Problem details – Output the records exactly. Include every line.

Task inputs –
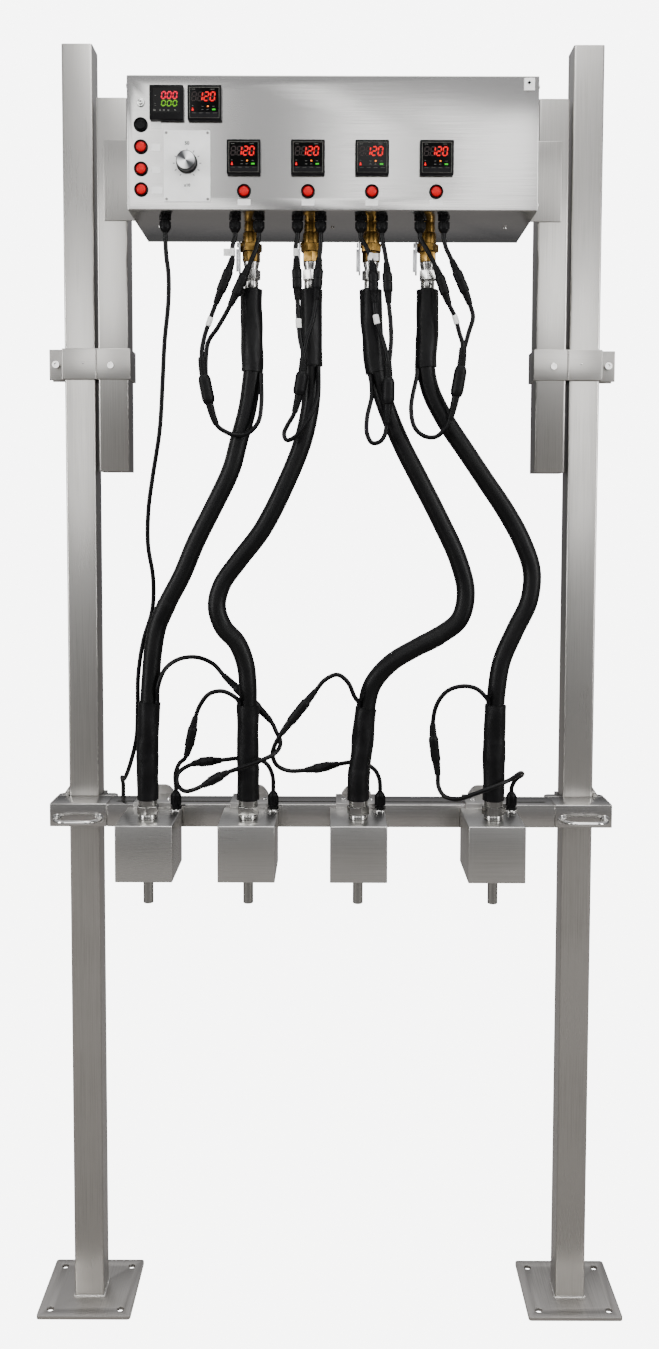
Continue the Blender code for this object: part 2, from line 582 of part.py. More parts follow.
def temporary(bm):
    bmesh.ops.recalc_face_normals(bm, faces=bm.faces)
    mesh = bpy.data.meshes.new("cutter")
    bm.to_mesh(mesh)
    bm.free()
    tool = bpy.data.objects.new("cutter", mesh)
    bpy.context.scene.collection.objects.link(tool)
    tool.hide_render = True
    tool.display_type = "WIRE"
    return tool


def combine(thing, bm, operation):
    """Cut a piece with a bmesh, or join the bmesh to it, with an exact Boolean."""
    tool = temporary(bm)
    tool.location = (0, 0, 0)
    change = thing.modifiers.new("change", "BOOLEAN")
    change.operation = operation
    change.solver = "EXACT"
    change.object = tool
    bpy.context.view_layer.update()
    graph = bpy.context.evaluated_depsgraph_get()
    mesh = bpy.data.meshes.new_from_object(thing.evaluated_get(graph))
    thing.modifiers.clear()
    old = thing.data
    thing.data = mesh
    bpy.data.meshes.remove(old)
    bpy.data.objects.remove(tool, do_unlink=True)
    thing.data.shade_smooth()
    thing.data.set_sharp_from_angle(angle=math.radians(SHARP_EDGE_DEGREES))


def smooth_route(points, spacing=ROUTE_SPACING):
    """A smooth curve through route points, as closely spaced points."""
    knots = [Vector(p) for p in points]
    knots = [2 * knots[0] - knots[1]] + knots + [2 * knots[-1] - knots[-2]]
    out = []
    for p0, p1, p2, p3 in zip(knots, knots[1:], knots[2:], knots[3:]):
        t1 = max((p1 - p0).length, FIT_GAP) ** 0.5
        t2 = max((p2 - p1).length, FIT_GAP) ** 0.5
        t3 = max((p3 - p2).length, FIT_GAP) ** 0.5
        m1 = t2 * ((p1 - p0) / t1 - (p2 - p0) / (t1 + t2) + (p2 - p1) / t2)
        m2 = t2 * ((p2 - p1) / t2 - (p3 - p1) / (t2 + t3) + (p3 - p2) / t3)
        count = max(2, int((p2 - p1).length / spacing))
        for k in range(count):
            t = k / count
            out.append(p1 * (2 * t**3 - 3 * t**2 + 1) + m1 * (t**3 - 2 * t**2 + t)
                       + p2 * (3 * t**2 - 2 * t**3) + m2 * (t**3 - t**2))
    out.append(knots[-2])
    return out


def route_length(dense):
    return sum((b - a).length for a, b in zip(dense, dense[1:]))


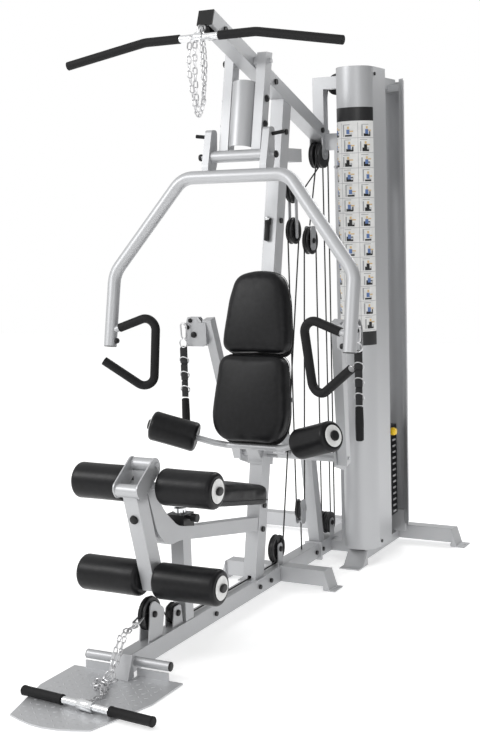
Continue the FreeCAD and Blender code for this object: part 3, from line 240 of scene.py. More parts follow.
def dress(name):
    node = NODES[name]
    node.data.materials.clear()
    node.data.materials.append(MATERIALS[SLOT_OF[name]])
    weld = node.modifiers.new("weld", "WELD")
    weld.merge_threshold = 0.00002
    bevel = node.modifiers.new("edges", "BEVEL")
    bevel.width = SOFT_EDGES.get(SLOT_OF[name], 0.0008)
    bevel.segments = 3
    bevel.limit_method = "ANGLE"
    bevel.angle_limit = math.radians(50)
    bevel.use_clamp_overlap = True
    for face in node.data.polygons:
        face.use_smooth = True
    flats = node.modifiers.new("flats", "WEIGHTED_NORMAL")
    flats.mode = "FACE_AREA"
    flats.weight = 90
    flats.keep_sharp = False


for node_name in NODES:
    dress(node_name)


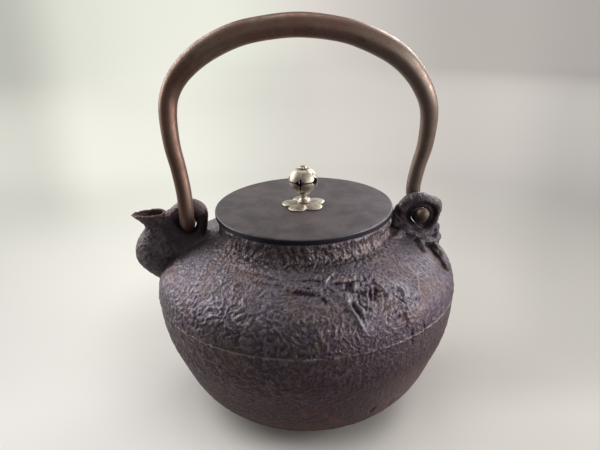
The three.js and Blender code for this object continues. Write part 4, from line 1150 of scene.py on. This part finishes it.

Response to this task –
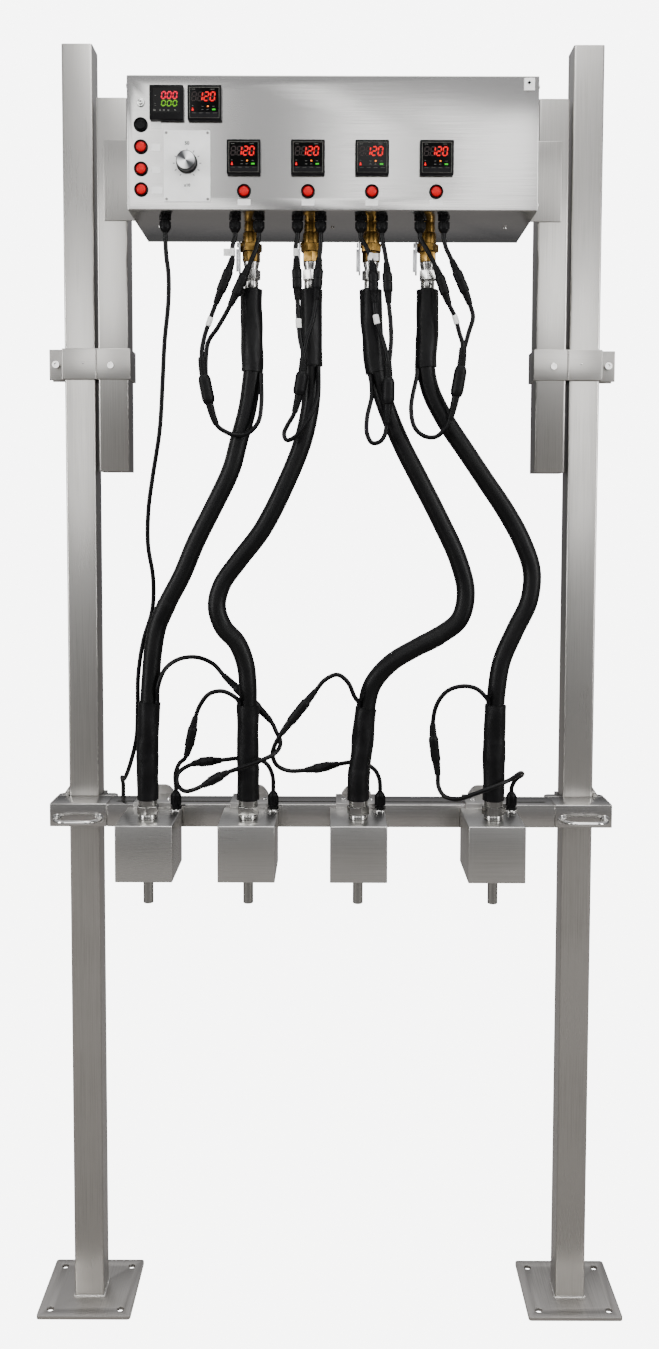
Continue the Blender code for this object: part 2, from line 582 of part.py. More parts follow.
def temporary(bm):
    bmesh.ops.recalc_face_normals(bm, faces=bm.faces)
    mesh = bpy.data.meshes.new("cutter")
    bm.to_mesh(mesh)
    bm.free()
    tool = bpy.data.objects.new("cutter", mesh)
    bpy.context.scene.collection.objects.link(tool)
    tool.hide_render = True
    tool.display_type = "WIRE"
    return tool


def combine(thing, bm, operation):
    """Cut a piece with a bmesh, or join the bmesh to it, with an exact Boolean."""
    tool = temporary(bm)
    tool.location = (0, 0, 0)
    change = thing.modifiers.new("change", "BOOLEAN")
    change.operation = operation
    change.solver = "EXACT"
    change.object = tool
    bpy.context.view_layer.update()
    graph = bpy.context.evaluated_depsgraph_get()
    mesh = bpy.data.meshes.new_from_object(thing.evaluated_get(graph))
    thing.modifiers.clear()
    old = thing.data
    thing.data = mesh
    bpy.data.meshes.remove(old)
    bpy.data.objects.remove(tool, do_unlink=True)
    thing.data.shade_smooth()
    thing.data.set_sharp_from_angle(angle=math.radians(SHARP_EDGE_DEGREES))


def smooth_route(points, spacing=ROUTE_SPACING):
    """A smooth curve through route points, as closely spaced points."""
    knots = [Vector(p) for p in points]
    knots = [2 * knots[0] - knots[1]] + knots + [2 * knots[-1] - knots[-2]]
    out = []
    for p0, p1, p2, p3 in zip(knots, knots[1:], knots[2:], knots[3:]):
        t1 = max((p1 - p0).length, FIT_GAP) ** 0.5
        t2 = max((p2 - p1).length, FIT_GAP) ** 0.5
        t3 = max((p3 - p2).length, FIT_GAP) ** 0.5
        m1 = t2 * ((p1 - p0) / t1 - (p2 - p0) / (t1 + t2) + (p2 - p1) / t2)
        m2 = t2 * ((p2 - p1) / t2 - (p3 - p1) / (t2 + t3) + (p3 - p2) / t3)
        count = max(2, int((p2 - p1).length / spacing))
        for k in range(count):
            t = k / count
            out.append(p1 * (2 * t**3 - 3 * t**2 + 1) + m1 * (t**3 - 2 * t**2 + t)
                       + p2 * (3 * t**2 - 2 * t**3) + m2 * (t**3 - t**2))
    out.append(knots[-2])
    return out


def route_length(dense):
    return sum((b - a).length for a, b in zip(dense, dense[1:]))


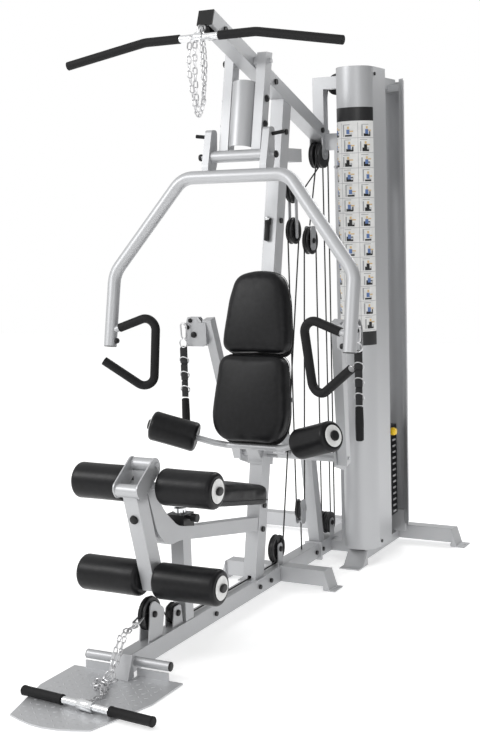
Continue the FreeCAD and Blender code for this object: part 3, from line 240 of scene.py. More parts follow.
def dress(name):
    node = NODES[name]
    node.data.materials.clear()
    node.data.materials.append(MATERIALS[SLOT_OF[name]])
    weld = node.modifiers.new("weld", "WELD")
    weld.merge_threshold = 0.00002
    bevel = node.modifiers.new("edges", "BEVEL")
    bevel.width = SOFT_EDGES.get(SLOT_OF[name], 0.0008)
    bevel.segments = 3
    bevel.limit_method = "ANGLE"
    bevel.angle_limit = math.radians(50)
    bevel.use_clamp_overlap = True
    for face in node.data.polygons:
        face.use_smooth = True
    flats = node.modifiers.new("flats", "WEIGHTED_NORMAL")
    flats.mode = "FACE_AREA"
    flats.weight = 90
    flats.keep_sharp = False


for node_name in NODES:
    dress(node_name)


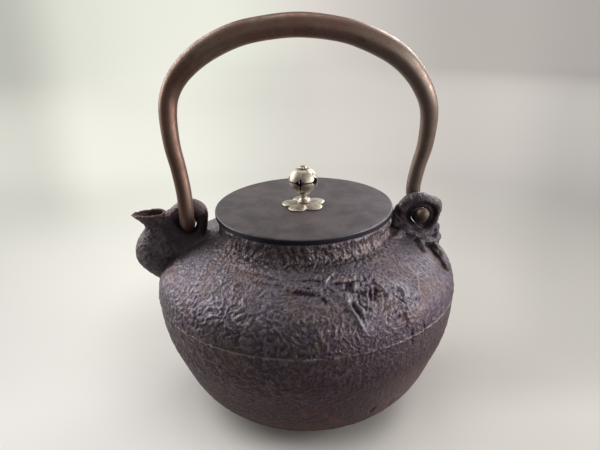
The three.js and Blender code for this object continues. Write part 4, from line 1150 of scene.py on. This part finishes it.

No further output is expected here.